Looking ahead, Ng suggested that AI experts and radiologists seek to form transfunctional teams to identify precisely where AI and radiology intersect. AI continues to receive a lot of hype, and it can be difficult to discern what is truly necessary for radiology, he noted.

 

"The best way to move forward is to have AI experts and radiologists work together," he said. "A lot of the best work in MRI was done with physicists working alongside radiologists. And I hope that in the next few years, or decades, if you're able to welcome AI experts in radiology, we can accomplish a lot of things that were not possible before."

 

Concerns Addressed

Following the keynote address, Dr. Curtis Langlotz from Stanford University hosted a fireside chat, during which he and Ng addressed additional concerns regarding AI in radiology, beginning with the fear that AI may one day replace radiologists.

 

"In the tech world, we're used to dramatically shifting our work every five years, and now we're forcing other fields to change their pace faster than before," Ng said. "A lot of the tasks that radiologists do are ripe for automation, sure, but if radiologists think about what the important work is and are willing to broaden their horizons to focus on slightly different tasks, they will be fine."

 

Using retail as a precedent, Ng concluded by illustrating the broader implications of the inevitable centralization of data as a result of integrating AI into radiology. Historically, retail has long maintained a balance of power in terms of decision-making. Individual stores had to make small decisions because only they had access to local knowledge, whereas company headquarters focused on large-scale decisions.
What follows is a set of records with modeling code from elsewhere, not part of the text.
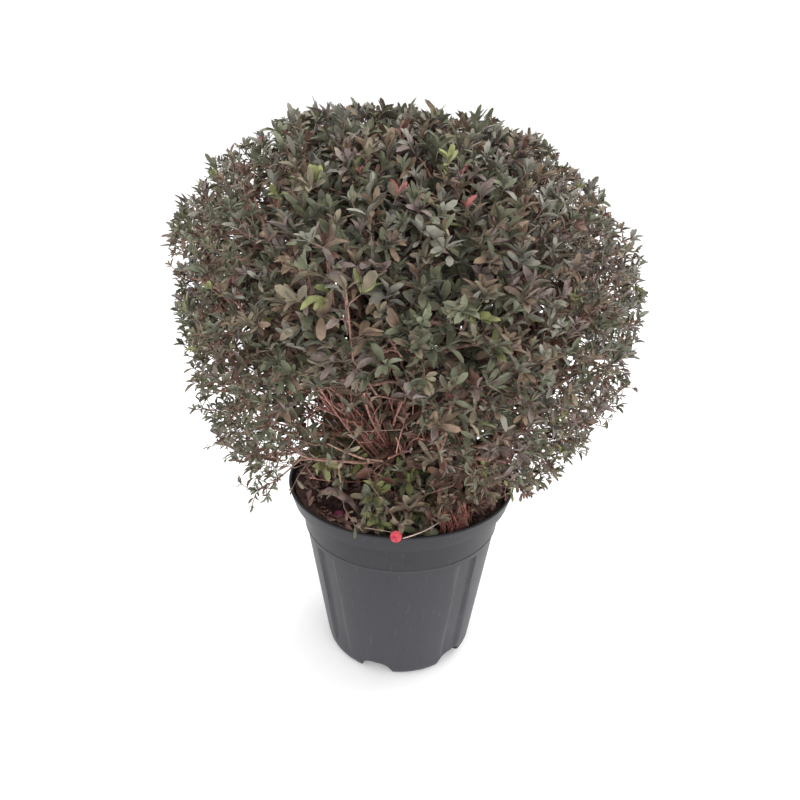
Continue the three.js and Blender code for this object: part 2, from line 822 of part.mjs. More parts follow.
// The dense heart of a mass: a rough lump that fills its cell to well inside the outline.
function coreGeometry(mass, fits) {
  const lump = new THREE.IcosahedronGeometry(1, 1);
  const merged = mergeVertices(lump.deleteAttribute("normal").deleteAttribute("uv"), 1e-4);
  const place = merged.attributes.position;
  for (let i = 0; i < place.count; i++) {
    const ray = new THREE.Vector3().fromBufferAttribute(place, i).normalize();
    const along = (distance) => mass.middle.clone().addScaledVector(ray, distance);
    let reach = 0;
    while (reach < CORE.most && fits(along(reach + CORE.step))) reach += CORE.step;
    reach *= 1 - CORE.roughness * chance(i + 1, mass.directionDeg);
    const point = along(reach);
    place.setXYZ(i, point.x, point.y, point.z);
  }
  return merged;
}

// One mass of foliage as a single solid: its stem, its twigs, its leaves and, where it is dense, its core.
// Its stem stands on the bearer, and nothing in it crosses an obstacle.
function foliageSolid(mass, start, heading, fits, bearer, obstacles, swell) {
  const fork = start.clone().lerp(mass.middle, GROWTH.stemShare);
  const stemCurve = new THREE.LineCurve3(start, fork);
  const stemRadius = Math.min(BOUGH.tipRadius, woodRadius(mass.ends.length));
  const stem = limbGeometry(stemCurve, stemRadius, stemRadius * GROWTH.taper, GROWTH.stemSides, 1);
  const pieces = [boxed(solidOf(stem))];
  if (mass.core) {
    const inHeart = (point) => {
      const share = depthShare(point);
      return share > CORE.inner && share < CORE.outer && fits([point], CORE.limbGap);
    };
    pieces.push(boxed(solidOf(coreGeometry(mass, inHeart))));
  }
  const carriers = [];
  for (const twig of growTwigs(fork, heading, mass.ends, [])) {
    const root = woodRadius(twig.carries) * swell;
    const tip = root * (twig.last ? GROWTH.endTaper : GROWTH.taper);
    const wood = limbGeometry(twig.curve, root, tip, GROWTH.twigSides, twig.last ? 1 : GROWTH.twigSegments);
    if (!fits(cornersOf(wood).filter((corner) => corner.distanceTo(start) > GROWTH.freeOfStem))) continue;
    const piece = boxed(solidOf(wood));
    if (crossesAny(piece, obstacles)) continue;
    pieces.push(piece);
    if (twig.last) carriers.push({ twig, piece });
  }
  const leaves = [];
  carriers.forEach(({ twig, piece }, number) => {
    const others = [...pieces.filter((other) => other !== piece), ...leaves, ...obstacles];
    leaves.push(...whorl(twig, number + mass.directionDeg, fits, others));
  });
  return largestBody(joined([...pieces, ...leaves].map(({ solid }) => solid)).subtract(bearer));
}

// A mass that comes out pinched along an edge is grown again with slightly thicker twigs.
function soundFoliage(mass, start, heading, fits, bearer, obstacles) {
  for (const swell of GROWTH.swells) {
    const solid = foliageSolid(mass, start, heading, fits, bearer, obstacles, swell);
    if (closes(solid)) return solid;
  }
  throw new Error(`${mass.name} is pinched`);
}

function crownFoliage(mass, bough, masses, obstacles) {
  const heading = bough.curve.getTangentAt(1);
  const start = bough.curve.getPointAt(1).addScaledVector(heading, CLEAR);
  const isFree = (corner, spare) =>
    insideCrown(corner) && inCell(mass, corner, masses) && clearOfLimbs(corner, spare);
  const fits = (corners, spare = GROWTH.limbGap) => corners.every((corner) => isFree(corner, spare));
  return soundFoliage(mass, start, heading, fits, bough.grown, obstacles);
}

// Where a low shoot may be: over the mix, inside the pot's mouth or just above the lip.
function inPotMouth(point) {
  const radius = Math.hypot(point.x, point.y);
  if (point.z < MIX.top + 2 * MIX.bump) return false;
  if (point.z > POT.height) return radius < POT.lipRadius + LOW_SHOOTS.overLip;
  return radius < POT.collarRadius - POT.wall;
}

// A low shoot: a few twigs that rise from the trunk's foot and lean out over the mix.
function lowFoliage(mass, trunk, masses, obstacles) {
  const out = polar(mass.directionDeg, 1, 0);
  const start = trunk.curve.getPoint(LOW_SHOOTS.leavesTrunkAt).addScaledVector(out, TRUNK.topRadius / 2);
  const heading = out.multiplyScalar(LOW_SHOOTS.lean).add(Z).normalize();
  const fits = (corners) =>
    corners.every((corner) => {
      return inPotMouth(corner) && inCell(mass, corner, masses) && clearOfLimbs(corner, GROWTH.limbGap);
    });
  return soundFoliage(mass, start, heading, fits, trunk.grown, obstacles);
}

// The finished plant.

const materials = {
  pot: new THREE.MeshStandardMaterial({ color: COLOURS.pot, roughness: 0.55, metalness: 0 }),
  mix: new THREE.MeshStandardMaterial({ color: COLOURS.mix, roughness: 0.95, metalness: 0 }),
  bark: new THREE.MeshStandardMaterial({ color: COLOURS.bark, roughness: 0.85, metalness: 0 }),
  green: new THREE.MeshStandardMaterial({ color: COLOURS.green, roughness: 0.6, metalness: 0 }),
  bronze: new THREE.MeshStandardMaterial({ color: COLOURS.bronze, roughness: 0.6, metalness: 0 }),
};

function named(name, solid, material) {
  const mesh = new THREE.Mesh(geometryOf(solid), material);
  mesh.name = name;
  return mesh;
}

function buildShrub() {
  const container = new THREE.Group();
  container.add(named("pot", potSolid(), materials.pot));
  container.add(named("potting_mix", mixSolid(), materials.mix));

  const crown = crownMasses();
  const low = lowMasses();
  const masses = [...crown, ...low];
  shareTwigEnds(crown);
  const trunk = trunkLimb();
  const stems = mainStems(trunk);
  const boughs = crown.map((mass) => boughFor(mass, stems));
  const wood = new THREE.Group();
  for (const limb of limbs) wood.add(named(limb.name, limb.solid, materials.bark));

  const obstacles = [lipRoom(), ...limbs.map(({ grown }) => grown)].map(boxed);
  const foliage = new THREE.Group();
  crown.forEach((mass, i) => {
    const warmth = mass.middle.x + BRONZE.heightShare * (mass.middle.z - BRONZE.fromHeight);
    const material = warmth > BRONZE.least ? materials.bronze : materials.green;
    foliage.add(named(mass.name, crownFoliage(mass, boughs[i], masses, obstacles), material));
  });
  for (const mass of low) {
    foliage.add(named(mass.name, lowFoliage(mass, trunk, masses, obstacles), materials.green));
  }

  const shrub = new THREE.Group();
  shrub.add(container, wood, foliage);
  return shrub;
}

export default buildShrub();
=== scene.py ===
"""The looks of a small-leaved azalea in its nursery pot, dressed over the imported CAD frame.

Sizes are in millimetres in the code and in metres in the meshes. The growth rule is the one of the
part's source: masses of foliage in their own cells, twigs that fork towards their ends, and whorls
of leaves, carried here to finer twigs and to leaves of their real size.
"""
import logging
import math
import random
from dataclasses import dataclass, field
from enum import Enum
from functools import partial
from typing import Callable, Iterable, Sequence

import bmesh
import bpy
import numpy as np
from bmesh.types import BMEdge, BMesh, BMVert
from mathutils import Matrix, Vector, noise


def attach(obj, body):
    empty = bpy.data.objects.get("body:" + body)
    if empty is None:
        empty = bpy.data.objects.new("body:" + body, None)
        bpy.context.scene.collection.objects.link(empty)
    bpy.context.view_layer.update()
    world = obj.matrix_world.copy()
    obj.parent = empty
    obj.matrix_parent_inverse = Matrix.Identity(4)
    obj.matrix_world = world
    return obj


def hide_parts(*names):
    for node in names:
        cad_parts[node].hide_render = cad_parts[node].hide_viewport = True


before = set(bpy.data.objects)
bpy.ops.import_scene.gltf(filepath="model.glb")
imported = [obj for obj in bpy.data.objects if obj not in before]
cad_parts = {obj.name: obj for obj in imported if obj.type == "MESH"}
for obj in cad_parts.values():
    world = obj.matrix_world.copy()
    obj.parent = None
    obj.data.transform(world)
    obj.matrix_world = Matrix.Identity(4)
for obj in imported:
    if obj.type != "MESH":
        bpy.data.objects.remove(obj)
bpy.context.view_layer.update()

logging.basicConfig(level=logging.INFO, format="%(levelname)s %(message)s")
LOG = logging.getLogger("azalea")

Pair = tuple[float, float]
Triple = tuple[float, float, float]
MM = 0.001
SEED = 20
GOLDEN_ANGLE = math.pi * (3 - math.sqrt(5))
GRAIN_DETAIL = 5.0
GRAIN_ROUGHNESS = 0.6
RELIEF_STRENGTH = 0.6
WELD_MM = 0.01
EYE_MM = (0.0, -597.6, 541.0)
FRONT_PLANE_MM = -150.0
CAD_NODES = sorted(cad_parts)
FOLIAGE_NODES = [name for name in CAD_NODES if name.startswith(("foliage_", "low_shoot_"))]
LIMB_NODES = [name for name in CAD_NODES if name.startswith(("main_stem_", "bough_"))]
IN_CROWN = (FOLIAGE_NODES, "bark")
ON_MIX = (["potting_mix"], "potting_mix")


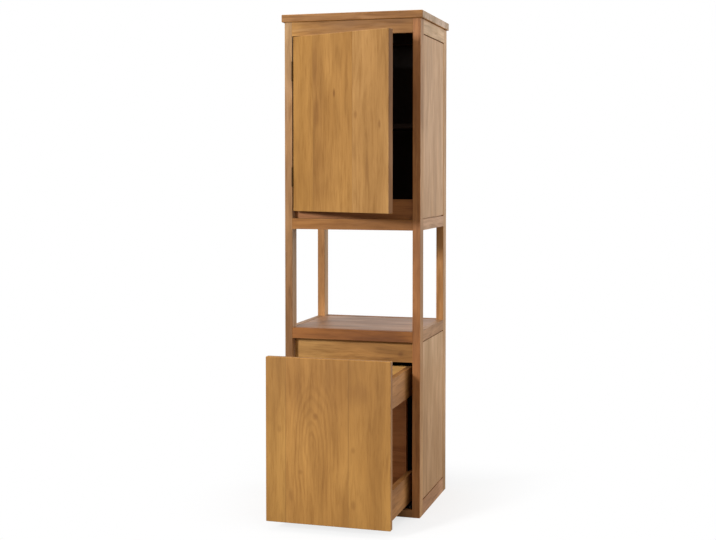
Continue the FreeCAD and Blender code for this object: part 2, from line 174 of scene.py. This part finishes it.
def tinted_where(tree, share, body, tint):
    """The body's colour, with the tint only as far as the share goes."""
    return mix(tree, share, body, tinted(tree, body, tint))


# ---- teak -------------------------------------------------------------------------------------

AXES = {"X": 0, "Y": 1, "Z": 2}

# Tints of red, green and blue that are laid over the body's colour. DARK_SPOT darkens knots and streaks, and on
# some boards paints shade; PAINTED_LIGHT_TINT and PAINTED_PALE_LIGHT_TINT paint light and sheen; ARRIS_HIGHLIGHT
# paints highlights on the arrises.
DARK_SPOT = (0.52, 0.42, 0.30, 1.0)
PAINTED_LIGHT_TINT = (1.65, 2.30, 1.90, 1.0)
PAINTED_PALE_LIGHT_TINT = (1.35, 1.65, 2.20, 1.0)
ARRIS_HIGHLIGHT = (1.28, 1.32, 1.45, 1.0)

# Each piece takes its wood from a place of its own, by its seed, and each pattern by its shift.
SEED_STEP = (1.37, 2.11, 0.73)
SHIFT_STEP = (1.0, -1.0, 0.5)

# The patterns of the wood, from broad to fine, with their cells per metre.
BROAD_FIGURE = {"across": 9.0, "lengthways": 2.6, "shift": 0.0, "roughness": 0.6, "distortion": 0.3}
BANDS = {"across": 30.0, "lengthways": 3.4, "shift": 4.0, "roughness": 0.6, "distortion": 0.4}
STREAKS = {"across": 105.0, "lengthways": 7.5, "shift": 9.0, "detail": 4.0, "roughness": 0.62,
           "distortion": 0.4}
FIBRES = {"across": 480.0, "lengthways": 24.0, "shift": 15.0, "roughness": 0.65}
RING_WOBBLE = {"across": 22.0, "lengthways": 7.0, "shift": 21.0, "detail": 2.0}

# How much the figure takes from, and adds to, red, green and blue where the contrast is 1,
# and over which values of its pattern it turns from dark to light.
FIGURE_DARK = (0.20, 0.25, 0.36)
FIGURE_LIGHT = (0.17, 0.21, 0.32)
FIGURE_RANGE = (0.32, 0.68)

# Ramps: (place in the pattern, share of red, green and blue). The first shade is the darkest.
BAND_SHADES = [(0.34, (1.0, 0.97, 0.90)), (0.56, (1.03, 1.03, 1.03)), (0.74, (1.10, 1.11, 1.12))]
STREAK_SHADES = [(0.30, (1.0, 0.95, 0.86)), (0.50, (1.0, 1.0, 1.0)), (0.70, (1.06, 1.06, 1.05))]
FIBRE_SHADES = [(0.34, (0.74, 0.69, 0.62)), (0.47, (1.0, 1.0, 1.0)), (0.70, (1.05, 1.05, 1.05))]
RING_SHADES = [(0.0, (0.80, 0.75, 0.66)), (0.5, (1.0, 1.0, 1.0)), (1.0, (1.05, 1.05, 1.05))]
# How far the darkest bands and streaks go down, and how much of the fibres shows, at contrast 1.
BAND_DEPTH = 0.20
STREAK_DEPTH = 0.26
FIBRE_SHARE = 0.55

# The grain wanders by up to GRAIN_DRIFT metres. Cells per metre across and along it.
WANDER_CELLS = (9.0, 4.0)
WANDER_DETAIL = 1.0
WANDER_ROUGHNESS = 0.5
GRAIN_DRIFT = 0.022

# Each stave takes its grain from another place, and a fine seam parts it from the one before:
# darkest up to SEAM_CORE metres from its line, and gone at SEAM_EDGE.
STAVE_JUMP = {"Y": 3.1, "Z": 7.7}
SEAM_CORE = 0.0004
SEAM_EDGE = 0.0018
SEAM_SHADE = 0.80

# Cathedral figure: rings drawn out along the grain, more so below its heart than above.
ARCH_ABOVE = 0.30
ARCH_BELOW = 0.07
RING_DRIFT = 0.020
RING_RATE = 560.0  # radians per metre: a ring every 11 mm
ARCH_CORE = 0.5  # share of the half width inside which the rings have their full strength
ARCH_FADES_FROM = 0.12  # metres above and below the heart
ARCH_ENDS_AT = 0.24
ARCH_STRENGTH = 0.45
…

With the rise of the internet and AI, headquarters can now collect data at a single store level and use the data to make decisions that they then push to the periphery.

 

AI is an accelerating trend that allows the center to process data and make decisions in a way that is more efficient than ever before, Ng said. The danger here is that the centralization of data and subsequent decision-making could leave out crucial players.

 

"One of the unfortunate things about AI is that, in multiple industries, we are increasingly creating a winner-take-all dynamic," he said. "So even as we create tremendous value, I think that, left to its own devices, [AI] also creates a lot of inequality. As industries navigate that balance, I think it is important to place protections ... to ensure that, even as we use AI to create a lot of value for our industry as a whole, that value is distributed fairly."